On this record you got to do some songs by those other acts. The Carter family, the Delmore Brothers, Bill Monroe. Was it fun to revisit some of those songs?

It was. We grew up listening to the Carter Family. They didn’t have records, they had transcriptions. And they played on XERF in Acuna, Mexico. We could get that station in northeast Alabama when we were kids. We would listen to some of that, then we would listen to WJJD in Chicago that played good country music. Of course, we were limited on the time that we could spend on the radio because of the batteries. But there were certain shows that we would actually sit down and listen to. The same way with the Opry, back when the Opry was the Opry… you knew what time Roy Acuff was coming on, you knew what time each artist was coming on. They came on the Opry at the same time each Saturday night. So we would listen to maybe the 10 o’clock show to Roy Acuff and that might be the only show we would listen to that Saturday night. That was back in the days when there was nothing but radio and you could hang a few names on a placard and people would come out.

It’s hard to imagine that today, isn’t it?

Today, it’s hard to get the people to come out because they can sit in their living room and see any kind of show they want to see.

Johnny Cash once told me the story of you guys coming to his home town in Northeastern Arkansas. He was waiting for you when you got there and he showed you to the way to the bathroom or something.

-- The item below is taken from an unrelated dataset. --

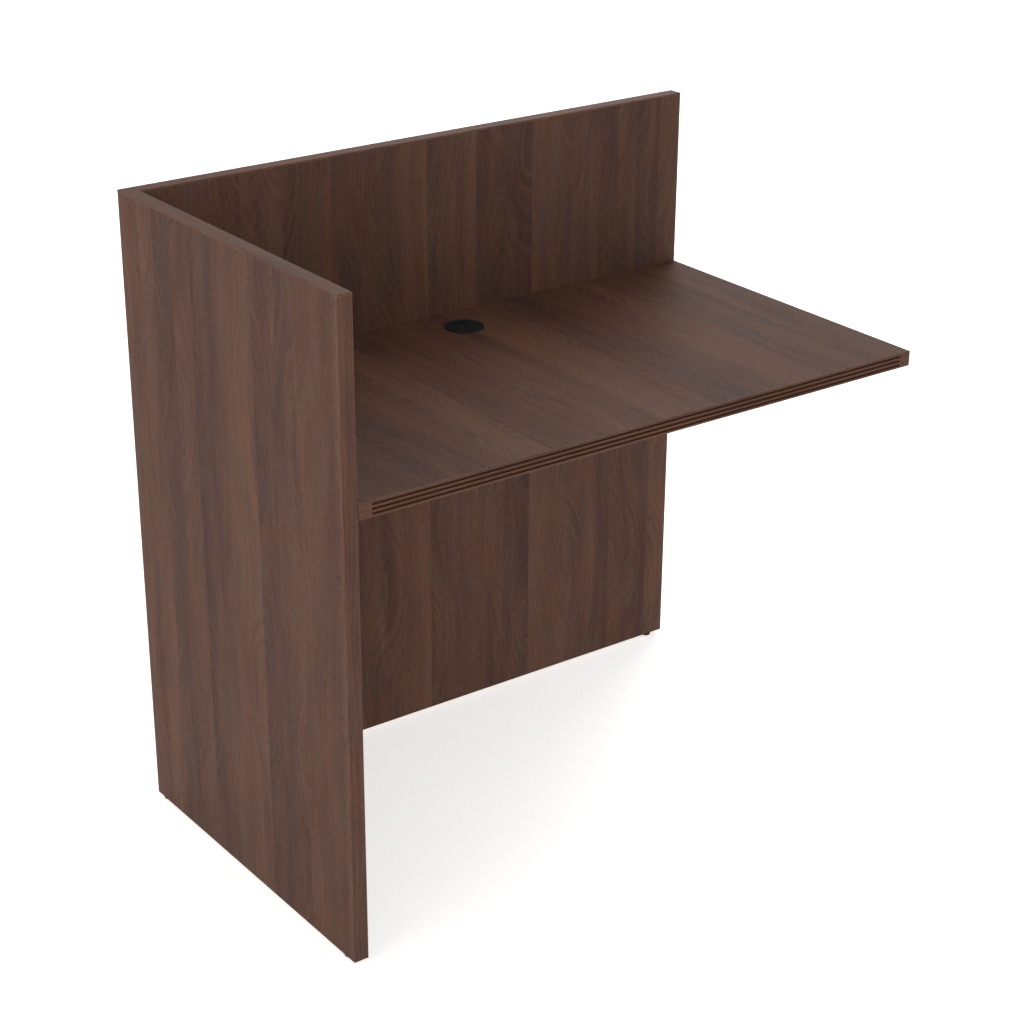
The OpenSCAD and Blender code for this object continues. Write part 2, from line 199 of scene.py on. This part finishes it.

I remember that day very well. I made a statement that I’m sure he didn’t take it that way, but thinking back, I think it was a smartass answer. I came out of the bathroom, I had a little pack of two soda crackers. I opened those and started to eatin’ one of them, and he said, “Why are you eating those crackers?” Well, he was 11 I think and I was about 18. And I gave him a smart remark like “to keep from starving to death.” He said in his “Man in Black” book that for the first three or four or five years that he was in the singing business he would always eat two soda crackers before he went onstage – which would be the worst thing you could do. Anyway, it was a great honor. I admired Mr. Cash. I think he did a super job on the tribute album, almost the last thing he ever cut was “Keep Your Eyes on Jesus.” Carl Jackson produced that. He was a man among men, John was.